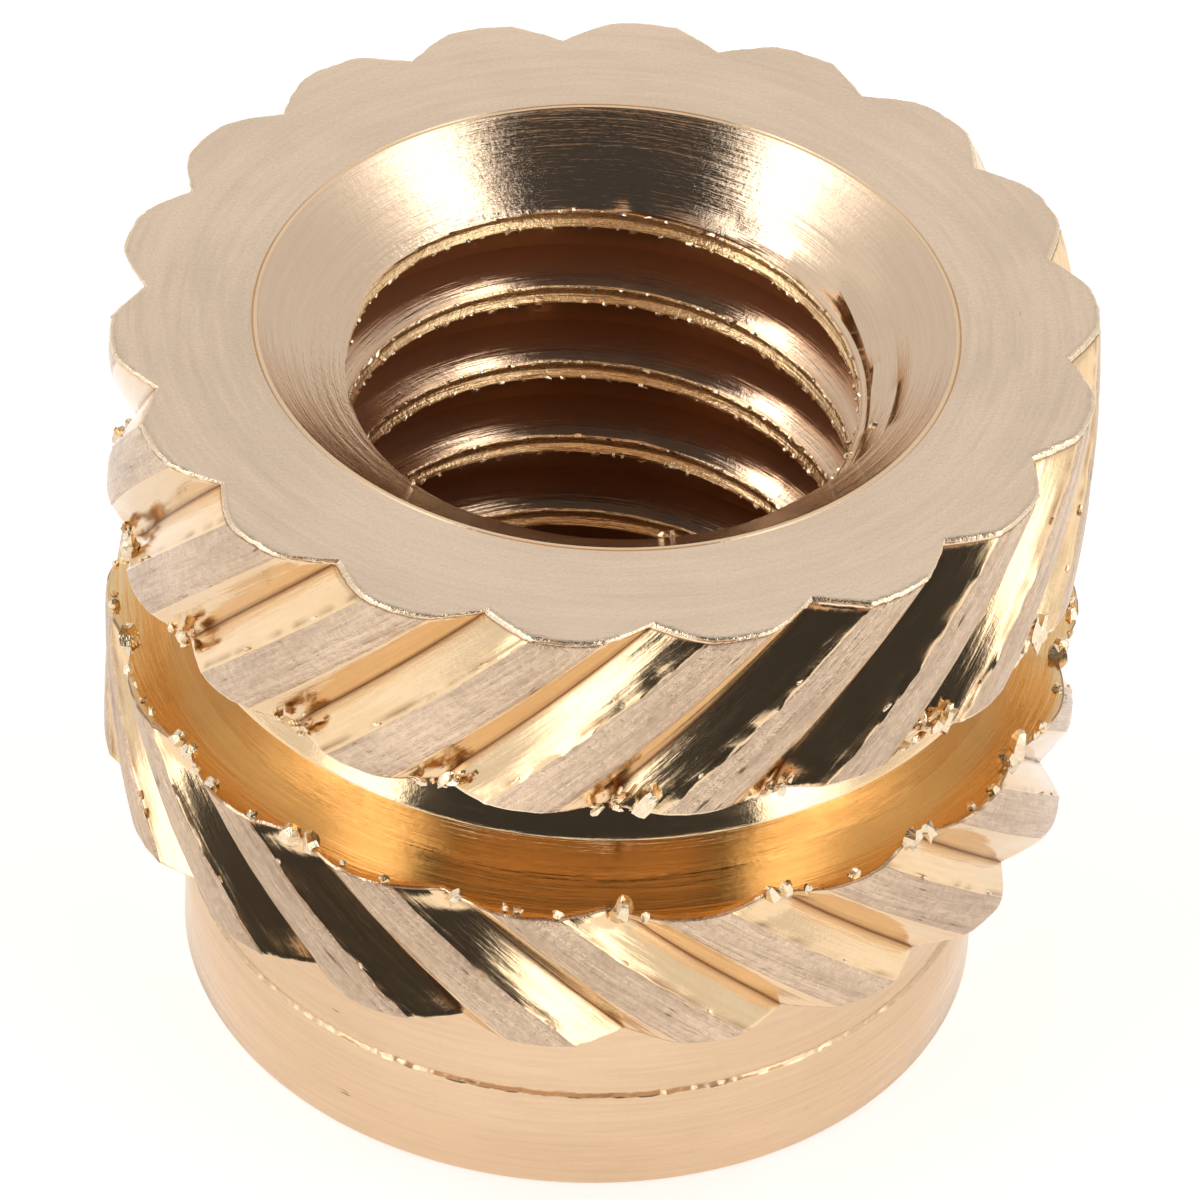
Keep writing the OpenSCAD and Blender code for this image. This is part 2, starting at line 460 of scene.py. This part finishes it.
def heap_in_groove(k):
    """Torn ends of an upper groove, heaped in the V at the underside."""
    foot = SPACING * k + UPPER_VALLEY + UPPER_TURN
    for n in range(6):
        t = 0.5 * rng.random() ** 1.3
        phi = foot + 5.4 * t + rng.uniform(-1.2, 1.2)
        r = R - 0.085 - 0.04 * t + 0.025 * rng.random()
        size, stretch, lean = rng.uniform(0.035, 0.07), rng.uniform(0.9, 1.8), rng.uniform(10, 75)
        chip(phi, r, UPPER_Z + 0.015 + 0.25 * t, size, stretch, lean, RAG if n % 3 == 0 else CURL)
    for _ in range(2):
        phi, z = foot + rng.uniform(-3, 3), UPPER_Z + rng.uniform(0.01, 0.03)
        chip(phi, R - 0.07, z, rng.uniform(0.04, 0.07), 1.3, rng.uniform(-20, 20))
    if rng.random() < 0.4:
        # a smooth tongue folded over the foot of the groove
        chip(foot + rng.uniform(2.5, 4.5), R - 0.055, UPPER_Z + 0.07, 0.15, 1.1, 60, sides=8, rows=6)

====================

**Exercise brief**
Your task is to repeat every line exactly.

**Full answer**
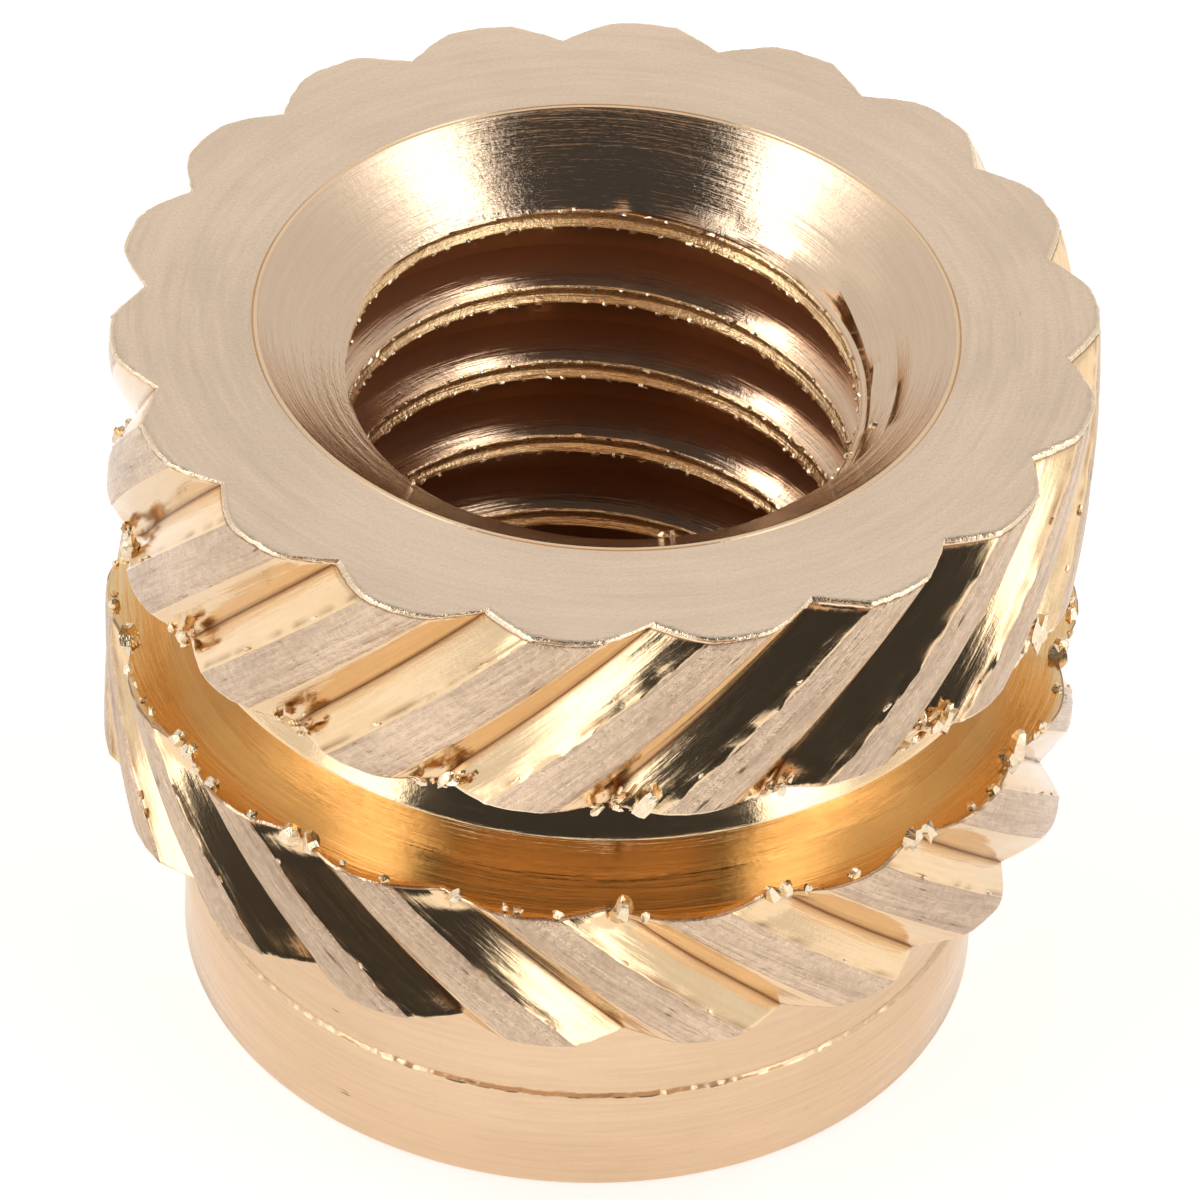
Keep writing the OpenSCAD and Blender code for this image. This is part 2, starting at line 460 of scene.py. This part finishes it.
def heap_in_groove(k):
    """Torn ends of an upper groove, heaped in the V at the underside."""
    foot = SPACING * k + UPPER_VALLEY + UPPER_TURN
    for n in range(6):
        t = 0.5 * rng.random() ** 1.3
        phi = foot + 5.4 * t + rng.uniform(-1.2, 1.2)
        r = R - 0.085 - 0.04 * t + 0.025 * rng.random()
        size, stretch, lean = rng.uniform(0.035, 0.07), rng.uniform(0.9, 1.8), rng.uniform(10, 75)
        chip(phi, r, UPPER_Z + 0.015 + 0.25 * t, size, stretch, lean, RAG if n % 3 == 0 else CURL)
    for _ in range(2):
        phi, z = foot + rng.uniform(-3, 3), UPPER_Z + rng.uniform(0.01, 0.03)
        chip(phi, R - 0.07, z, rng.uniform(0.04, 0.07), 1.3, rng.uniform(-20, 20))
    if rng.random() < 0.4:
        # a smooth tongue folded over the foot of the groove
        chip(foot + rng.uniform(2.5, 4.5), R - 0.055, UPPER_Z + 0.07, 0.15, 1.1, 60, sides=8, rows=6)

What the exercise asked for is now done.